Meeting the author of One Day in the Life of Ivan Denisovich changed the life of Natalya Svetlova. Indeed, it isn’t an overstatement to say that Solzhenitsyn’s 1962 account of Gulag life changed the world. But Khrushchev’s thaw was short-lived, and Solzhenitsyn was back under KGB surveillance by the mid-1960s. Over the next decades, as the persecution intensified so did Natalya’s devotion. Popoff ends her energetic account of this literary marriage with Natalya’s 2009 meeting with Vladimir Putin to discuss teaching The Gulag Archipelago in Russian schools. Popoff rightly points out how unsettling it is to think that Solzhenitsyn’s latest literary ally is also a zealous champion of Stalin.
Popoff spoke to Natalya Solzhenitsyn in 2002 and their conversation offers a neat summation of the Russian literary marriage. Natalya’s spirited defense of Tolstoy—“[Sophia] should have followed him and lived in a hut, as he had asked”—says as much about the role of the literary wife as all of Popoff’s book. Had she ended her essays here, the result would have been much stronger.

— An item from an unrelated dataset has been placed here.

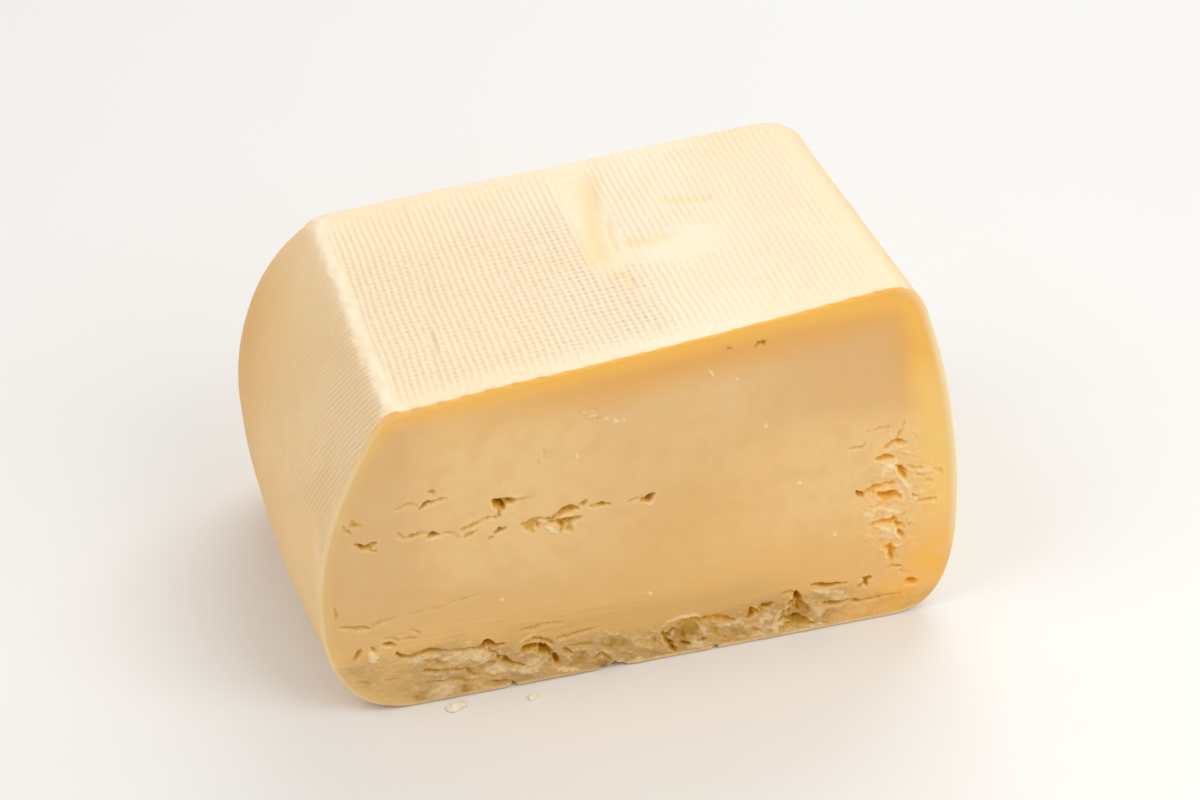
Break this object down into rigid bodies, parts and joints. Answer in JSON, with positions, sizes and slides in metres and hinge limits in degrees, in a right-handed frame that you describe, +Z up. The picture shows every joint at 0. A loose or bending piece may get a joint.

Granting the very real devotion and sacrifice of these women, do their “lasting cultural contributions” outweigh the ignominy and drudgery of the individual lives? And where did these women acquire the literary judgment that made them the trusted collaborators of genius? Our impressions of said genius are bound to be affected by reading that Mandelstam shoved a pacifier in Nadezhda’s mouth while she took his dictation or that Nabokov witlessly joked that “the typewriter does not work without Véra.” Had Popoff counterbalanced these revealing details with even a small measure of literary reassessment, her tribute would have been immeasurably stronger.